This would be useful: <https://discuss.python.org/...
# random
b
f
Definitely need to read that whole PEP. Very relevant to some of the stuff I'd like to do with Python deps in Pants
b
If you wanted to chat, I have something that already simulates this, in a way
f
You have a way of modeling external Python deps in Pants?
b
High-level: • Model system packages just like Python ones ◦ Input
requirements.txt
◦ Install it in a completely clean docker image thats the same as a docker image you want to ship using ◦ Script out a lockfile (what got installed, of what version, and why) • Now you can model
python_requirement
but with system packages • And now you can assign any target a "system package requirement" target • Then when you want to build a docker image, collect those from the transitive walk, and presto you have pinned, transitive system package dependencies (We take this even further by downloading the debs on the host and
dpkg install
-ing them, but thats the core)
The end goal is an ongoing (almost a year now?!) experiment to see if Pants can "provide" the sandboxed system packages, and make an almost-install-nothing dev experience
f
Hmmm interesting.

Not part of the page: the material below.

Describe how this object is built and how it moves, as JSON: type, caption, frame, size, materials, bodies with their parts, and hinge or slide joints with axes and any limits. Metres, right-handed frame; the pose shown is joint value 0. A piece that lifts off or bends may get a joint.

That's more ambitious that what I was even going for. I was just looking for a way to at least refer to things that are installed with system-level package requirements, and potentially also validate them. I've done some exploratory work on this (https://github.com/pantsbuild/pants/issues/19552) and there's a lot of assumptions in the Python backend code about stuff coming from pip, not to mention that I'm not sure how to make pex happy with all this unless https://github.com/pantsbuild/pex/issues/2097 does it. Abstracting how systems can provide dependencies is super hard though, because there's a lot of different ways deps can be provided, and a lot of different systems.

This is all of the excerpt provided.